> _YOUR GOAL_
Using the entries that follow, collect the lines where the word "from" appears.

> _RECORD EXTRACTS_

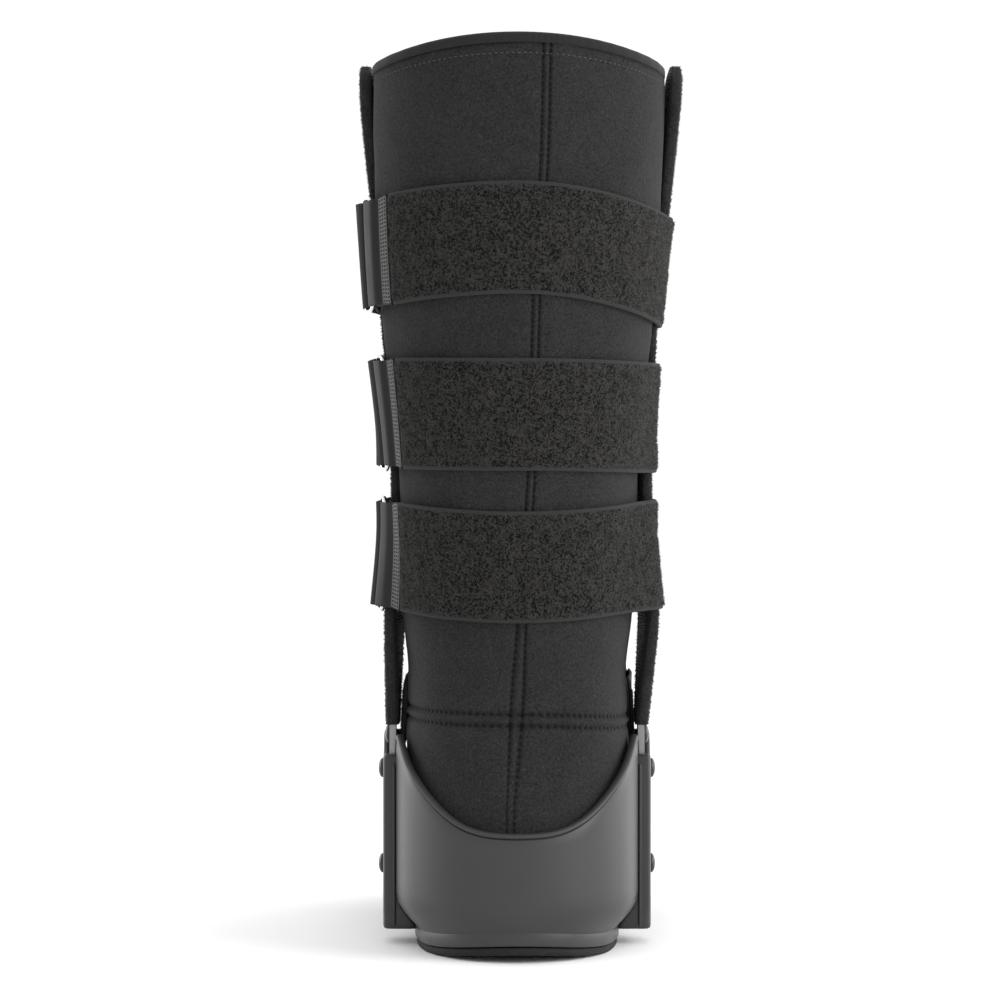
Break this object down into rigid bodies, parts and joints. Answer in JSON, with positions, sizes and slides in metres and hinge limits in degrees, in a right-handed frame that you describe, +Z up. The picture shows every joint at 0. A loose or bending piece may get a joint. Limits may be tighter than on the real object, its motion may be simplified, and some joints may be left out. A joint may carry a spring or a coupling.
{
  "type": "medical walking boot",
  "caption": "Tall fixed-ankle walking boot: padded liner, two side uprights in fabric sleeves, pile straps with metal loops, moulded heel shell and a thin rocker sole.",
  "frame": {"origin": "On the flat underside of the sole, straight under the axis of the leg.", "axes": "+Z up along the leg, +Y towards the toe, +X to the right as seen from behind the heel."},
  "size_m": [0.1512, 0.2775, 0.4123],
  "materials": {
    "sole_rubber": "matt black rubber",
    "shell_plastic": "satin dark grey moulded plastic",
    "bar_aluminium": "bare rolled aluminium bar",
    "sleeve_plush": "brushed black pile fabric",
    "liner_foam": "black knit laminated to foam",
    "binding_tape": "black folded knit binding",
    "strap_pile": "black looped pile with smooth bound edges",
    "loop_webbing": "smooth black webbing with welded end",
    "ring_steel": "bright plated wire",
    "rivet_black": "black domed rivet"
  },
  "bodies": {
    "root": {"outsole": "sole_rubber", "shell": "shell_plastic", "upright_left": "bar_aluminium", "upright_right": "bar_aluminium", "sleeve_left": "sleeve_plush", "sleeve_right": "sleeve_plush", "liner": "liner_foam", "front_flap": "liner_foam", "top_binding": "binding_tape", "calf_strap_upper": "strap_pile", "calf_strap_middle": "strap_pile", "calf_strap_lower": "strap_pile", "ankle_strap": "strap_pile", "forefoot_strap": "strap_pile", "chafe_upper": "loop_webbing", "chafe_middle": "loop_webbing", "chafe_lower": "loop_webbing", "chafe_ankle": "loop_webbing", "chafe_forefoot": "loop_webbing", "ring_upper": "ring_steel", "ring_middle": "ring_steel", "ring_lower": "ring_steel", "ring_ankle": "ring_steel", "ring_forefoot": "ring_steel", "rivet_low_left": "rivet_black", "rivet_high_left": "rivet_black", "rivet_ankle_left": "rivet_black", "rivet_forefoot_left": "rivet_black", "rivet_low_right": "rivet_black", "rivet_high_right": "rivet_black", "rivet_ankle_right": "rivet_black", "rivet_forefoot_right": "rivet_black"}
  },
  "joints": []
}
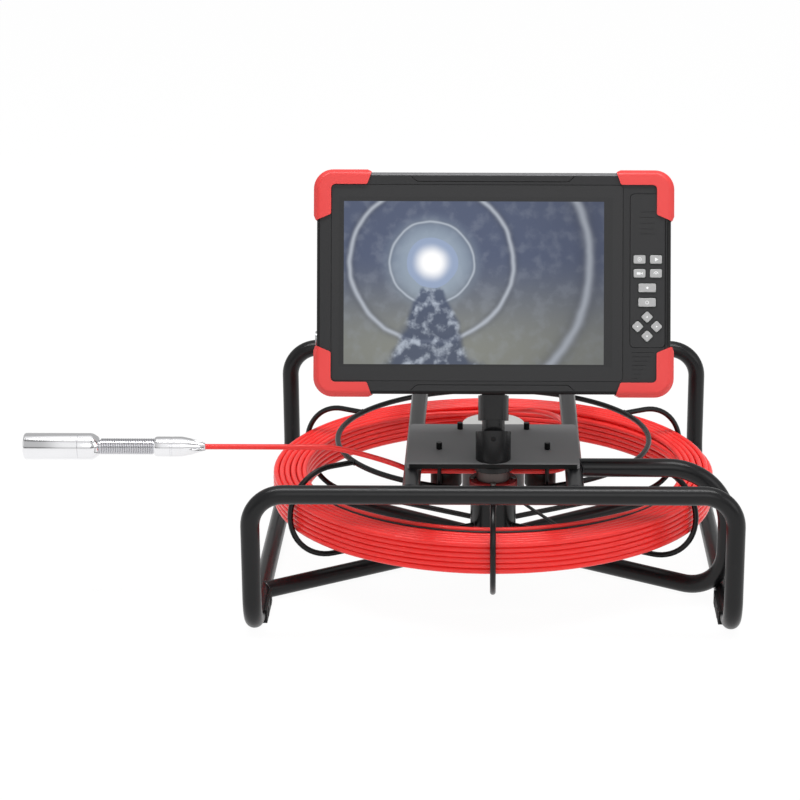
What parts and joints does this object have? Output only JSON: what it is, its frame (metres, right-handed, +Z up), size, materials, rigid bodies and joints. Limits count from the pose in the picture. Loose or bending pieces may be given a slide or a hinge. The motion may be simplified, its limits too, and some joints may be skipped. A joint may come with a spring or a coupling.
{
  "type": "inspection camera",
  "caption": "Pipe inspection camera: push cable on a flat cage reel in a bent tube frame, guide rollers, tilting monitor on a post, sprung camera head.",
  "frame": {"origin": "on the floor, on the reel's vertical axis, which is the middle of the frame's footprint", "axes": "+Z up, the monitor faces -Y, the camera head lies towards -X, the monitor's keys are on its +X side"},
  "size_m": [0.6147, 0.443, 0.3835],
  "materials": {
    "black_tube": "gloss black powder coat",
    "bright_steel": "zinc plated and turned steel",
    "brass_rings": "brass contact rings",
    "black_rubber": "matt black rubber",
    "black_metal": "satin black",
    "grey_brown_metal": "dull turned steel",
    "dark_red_gloss": "dark glossy flange",
    "black_wire": "black coated wire",
    "red_cable": "red sheathed push rod",
    "pale_plastic": "pale grey housing",
    "dark_roller": "dark plastic roller",
    "case_plastic": "fine textured dark grey plastic",
    "screen_glass": "clear flat glass",
    "screen_picture": "display showing the inside of a pipe",
    "circuit_board": "green solder mask",
    "battery_wrap": "blue shrink wrap",
    "red_bumper": "soft red rubber",
    "grey_key": "light grey keys",
    "polished_steel": "polished stainless steel",
    "spring_steel": "close wound spring",
    "lens_glass": "dark front window",
    "camera_black": "black camera module"
  },
  "bodies": {
    "base": {"frame_front": "black_tube", "frame_rear": "black_tube", "rail_sleeves": "bright_steel", "side_bars": "black_tube", "support_loop": "black_tube", "base_arms": "black_tube", "axle_base": "black_tube", "reel_axle": "bright_steel", "axle_nut": "bright_steel", "axle_clip": "bright_steel", "slip_ring_core": "brass_rings", "rubber_feet": "black_rubber", "top_plate": "black_metal", "guide_bolts": "black_metal", "roller_brackets": "black_metal", "post_socket": "black_metal", "lock_nut": "black_metal", "swivel_sleeve": "grey_brown_metal", "swivel_flange": "dark_red_gloss", "post_screws": "bright_steel", "push_cable": "red_cable", "collet_nose": "polished_steel", "cable_connector": "polished_steel", "head_spring": "spring_steel"},
    "reel": {"reel_hub": "black_metal", "hub_bearings": "bright_steel", "cage_ribs": "black_wire", "cage_ring": "black_wire", "cable_coil": "red_cable", "slip_ring_housing": "pale_plastic", "signal_lead": "black_rubber"},
    "roller_left": {"guide_roller_left": "dark_roller"},
    "roller_right": {"guide_roller_right": "dark_roller"},
    "swivel": {"swivel_shaft": "black_metal", "upper_collar": "black_metal"},
    "monitor": {"monitor_front": "case_plastic", "monitor_back": "case_plastic", "screen_glass": "screen_glass", "lcd_panel": "screen_picture", "main_board": "circuit_board", "battery_pack": "battery_wrap", "keypad_panel": "case_plastic", "corner_bumpers": "red_bumper", "side_socket": "bright_steel", "monitor_bracket": "black_metal", "tilt_pin": "bright_steel"},
    "head": {"head_collar": "polished_steel", "head_body": "polished_steel", "head_window": "lens_glass", "camera_module": "camera_black"},
    "key_photo": {"key_photo": "grey_key"},
    "key_play": {"key_play": "grey_key"},
    "key_video": {"key_video": "grey_key"},
    "key_menu": {"key_menu": "grey_key"},
    "key_record": {"key_record": "grey_key"},
    "key_power": {"key_power": "grey_key"},
    "key_up": {"key_up": "grey_key"},
    "key_left": {"key_left": "grey_key"},
    "key_right": {"key_right": "grey_key"},
    "key_down": {"key_down": "grey_key"}
  },
  "joints": [
    {"name": "reel_spin", "type": "hinge", "parent": "base", "child": "reel", "pos_m": [0, 0, 0.0665], "axis": [0, 0, 1], "continuous": true},
    {"name": "roller_left_spin", "type": "hinge", "parent": "base", "child": "roller_left", "pos_m": [-0.0409, -0.11079, 0.109], "axis": [0, 0, 1], "continuous": true},
    {"name": "roller_right_spin", "type": "hinge", "parent": "base", "child": "roller_right", "pos_m": [0.0409, -0.11079, 0.109], "axis": [0, 0, 1], "continuous": true},
    {"name": "monitor_swivel", "type": "hinge", "parent": "base", "child": "swivel", "pos_m": [0, -0.1528, 0.16], "axis": [0, 0, 1], "range_deg": [-170, 170]},
    {"name": "monitor_tilt", "type": "hinge", "parent": "swivel", "child": "monitor", "pos_m": [0, -0.12552, 0.197], "axis": [-1, 0, 0], "range_deg": [0, 60]},
    {"name": "head_flex", "type": "hinge", "parent": "base", "child": "head", "pos_m": [-0.31575, -0.1234, 0.1394], "axis": [0, 0, 1], "range_deg": [-60, 60], "stiffness_Nm_per_rad": 0.4, "deforming": ["head_spring"]},
    {"name": "key_photo_press", "type": "slide", "parent": "monitor", "child": "key_photo", "axis": [0, 0.9521, -0.3057], "range_m": [0, 0.0008], "stiffness_N_per_m": 400},
    {"name": "key_play_press", "type": "slide", "parent": "monitor", "child": "key_play", "axis": [0, 0.9521, -0.3057], "range_m": [0, 0.0008], "stiffness_N_per_m": 400},
    {"name": "key_video_press", "type": "slide", "parent": "monitor", "child": "key_video", "axis": [0, 0.9521, -0.3057], "range_m": [0, 0.0008], "stiffness_N_per_m": 400},
    {"name": "key_menu_press", "type": "slide", "parent": "monitor", "child": "key_menu", "axis": [0, 0.9521, -0.3057], "range_m": [0, 0.0008], "stiffness_N_per_m": 400},
    {"name": "key_record_press", "type": "slide", "parent": "monitor", "child": "key_record", "axis": [0, 0.9521, -0.3057], "range_m": [0, 0.0008], "stiffness_N_per_m": 400},
    {"name": "key_power_press", "type": "slide", "parent": "monitor", "child": "key_power", "axis": [0, 0.9521, -0.3057], "range_m": [0, 0.0008], "stiffness_N_per_m": 400},
    {"name": "key_up_press", "type": "slide", "parent": "monitor", "child": "key_up", "axis": [0, 0.9521, -0.3057], "range_m": [0, 0.0008], "stiffness_N_per_m": 400},
    {"name": "key_left_press", "type": "slide", "parent": "monitor", "child": "key_left", "axis": [0, 0.9521, -0.3057], "range_m": [0, 0.0008], "stiffness_N_per_m": 400},
    {"name": "key_right_press", "type": "slide", "parent": "monitor", "child": "key_right", "axis": [0, 0.9521, -0.3057], "range_m": [0, 0.0008], "stiffness_N_per_m": 400},
    {"name": "key_down_press", "type": "slide", "parent": "monitor", "child": "key_down", "axis": [0, 0.9521, -0.3057], "range_m": [0, 0.0008], "stiffness_N_per_m": 400}
  ],
  "couplings": [
    {"joint": "roller_left_spin", "follows": "reel_spin", "ratio": 16.9},
    {"joint": "roller_right_spin", "follows": "reel_spin", "ratio": 16.9}
  ]
}
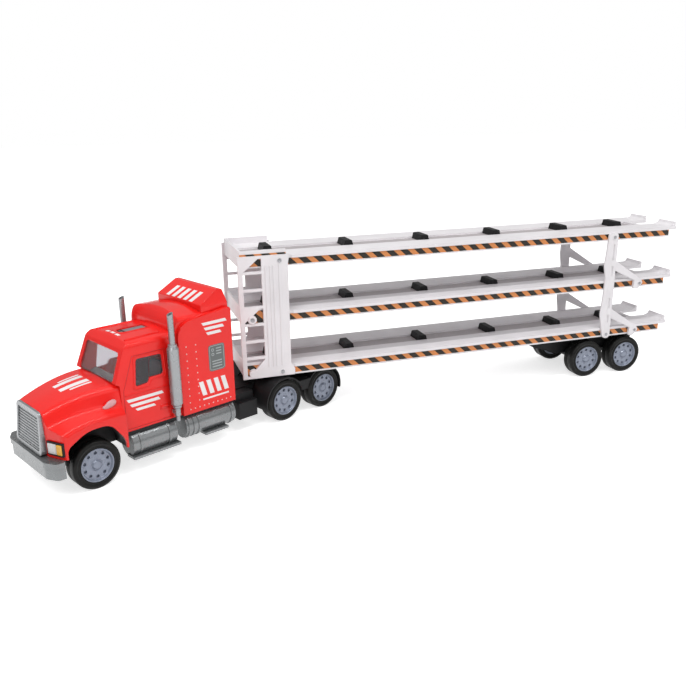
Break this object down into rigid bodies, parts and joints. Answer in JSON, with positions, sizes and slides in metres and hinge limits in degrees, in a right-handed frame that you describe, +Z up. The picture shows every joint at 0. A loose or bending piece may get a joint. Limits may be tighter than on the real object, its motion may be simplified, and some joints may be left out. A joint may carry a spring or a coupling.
{
  "type": "toy car transporter truck",
  "caption": "Toy bonneted sleeper tractor with a multi-deck open car transporter trailer; rolls on its wheels and turns at the kingpin.",
  "frame": {"origin": "on the floor, under the middle of the parked outline", "axes": "+X forward along the trailer, +Y to the trailer's left, +Z up"},
  "size_m": [0.6768, 0.2016, 0.1642],
  "materials": {
    "red_body": "glossy moulded",
    "silver_plastic": "satin metallic",
    "black_plastic": "satin moulded",
    "white_plastic": "satin moulded",
    "stripe": "printed label",
    "tyre": "smooth",
    "rim": "satin",
    "axle_steel": "drawn rod",
    "glazing": "clear moulded",
    "lamp": "printed lens",
    "interior": "moulded",
    "grey_plastic": "moulded"
  },
  "bodies": {
    "trailer": {"lower_deck": "white_plastic", "middle_deck": "white_plastic", "upper_deck": "white_plastic", "stripe_bands": "stripe", "side_frame_left": "white_plastic", "side_frame_right": "white_plastic", "rear_brace_left": "white_plastic", "rear_brace_right": "white_plastic", "stop_blocks": "black_plastic", "coupling_plate": "black_plastic", "trailer_bogie": "black_plastic"},
    "tractor": {"hood": "red_body", "cab_body": "red_body", "windscreen": "glazing", "side_windows": "glazing", "roof_hatch": "grey_plastic", "sleeper_body": "red_body", "roof_fairing": "red_body", "grille": "silver_plastic", "bumper": "silver_plastic", "headlamps": "lamp", "side_lamps": "lamp", "exhaust_left": "silver_plastic", "tanks_left": "silver_plastic", "exhaust_right": "silver_plastic", "tanks_right": "silver_plastic", "tractor_chassis": "black_plastic", "arch_liners": "black_plastic", "battery_boxes": "black_plastic", "drive_mudguards": "black_plastic", "fifth_wheel": "black_plastic", "cab_interior": "interior"},
    "front_wheels": {"front_axle": "axle_steel", "front_rims": "rim", "front_tyres": "tyre"},
    "drive_front_wheels": {"drive_front_axle": "axle_steel", "drive_front_rims": "rim", "drive_front_tyres": "tyre"},
    "drive_rear_wheels": {"drive_rear_axle": "axle_steel", "drive_rear_rims": "rim", "drive_rear_tyres": "tyre"},
    "trailer_front_wheels": {"trailer_front_axle": "axle_steel", "trailer_front_rims": "rim", "trailer_front_tyres": "tyre"},
    "trailer_rear_wheels": {"trailer_rear_axle": "axle_steel", "trailer_rear_rims": "rim", "trailer_rear_tyres": "tyre"}
  },
  "joints": [
    {"name": "kingpin_turn", "type": "hinge", "parent": "trailer", "child": "tractor", "pos_m": [0.09856, -0.04321, 0.045], "axis": [0, 0, 1], "range_deg": [-115.6, 64.4]},
    {"name": "front_spin", "type": "hinge", "parent": "tractor", "child": "front_wheels", "pos_m": [0.28938, 0.04822, 0.02], "axis": [-0.4321, 0.9018, 0], "continuous": true},
    {"name": "drive_front_spin", "type": "hinge", "parent": "tractor", "child": "drive_front_wheels", "pos_m": [0.1175, -0.03413, 0.02], "axis": [-0.4321, 0.9018, 0], "continuous": true},
    {"name": "drive_rear_spin", "type": "hinge", "parent": "tractor", "child": "drive_rear_wheels", "pos_m": [0.0733, -0.05531, 0.02], "axis": [-0.4321, 0.9018, 0], "continuous": true},
    {"name": "trailer_front_spin", "type": "hinge", "parent": "trailer", "child": "trailer_front_wheels", "pos_m": [-0.23744, -0.04321, 0.02], "axis": [0, 1, 0], "continuous": true},
    {"name": "trailer_rear_spin", "type": "hinge", "parent": "trailer", "child": "trailer_rear_wheels", "pos_m": [-0.28594, -0.04321, 0.02], "axis": [0, 1, 0], "continuous": true}
  ]
}
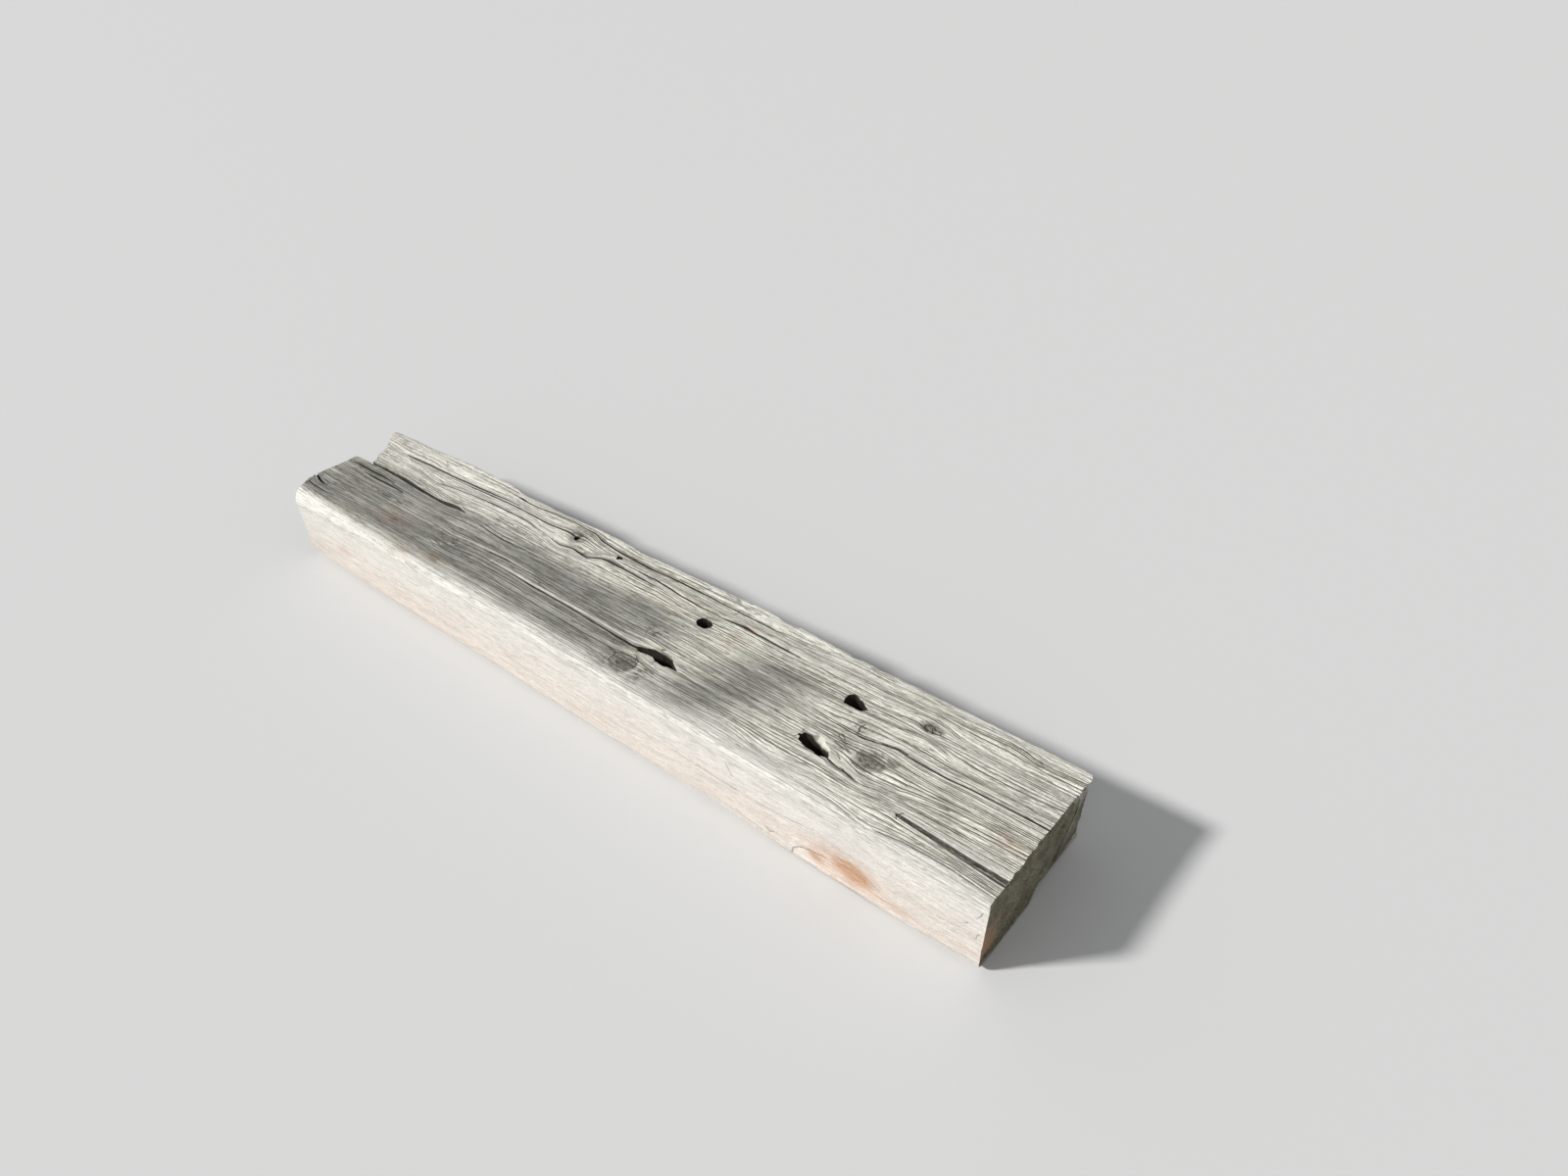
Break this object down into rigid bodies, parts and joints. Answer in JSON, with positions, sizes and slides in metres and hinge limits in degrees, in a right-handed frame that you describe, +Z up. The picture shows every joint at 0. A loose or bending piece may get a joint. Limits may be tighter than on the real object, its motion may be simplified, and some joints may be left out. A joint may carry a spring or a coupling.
{
  "type": "railway sleeper",
  "caption": "Short length of weathered softwood railway sleeper: a heavy rectangular beam with bored screw holes for a rail baseplate, drying checks and one split end.",
  "frame": {"origin": "centre of the bounding box at the underside, on the floor that the sleeper lies on", "axes": "+X along the timber towards its sound end, +Y across it towards the back face, +Z up from the underside"},
  "size_m": [1.53, 0.26, 0.145],
  "materials": {
    "weathered_timber": "silver-grey weathered softwood with raised grain, dry and matt"
  },
  "bodies": {
    "root": {"sleeper": "weathered_timber"}
  },
  "joints": []
}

> _THE SOLUTION_
  "frame": {"origin": "On the flat underside of the sole, straight under the axis of the leg.", "axes": "+Z up along the leg, +Y towards the toe, +X to the right as seen from behind the heel."},
What parts and joints does this object have? Output only JSON: what it is, its frame (metres, right-handed, +Z up), size, materials, rigid bodies and joints. Limits count from the pose in the picture. Loose or bending pieces may be given a slide or a hinge. The motion may be simplified, its limits too, and some joints may be skipped. A joint may come with a spring or a coupling.
  "frame": {"origin": "centre of the bounding box at the underside, on the floor that the sleeper lies on", "axes": "+X along the timber towards its sound end, +Y across it towards the back face, +Z up from the underside"},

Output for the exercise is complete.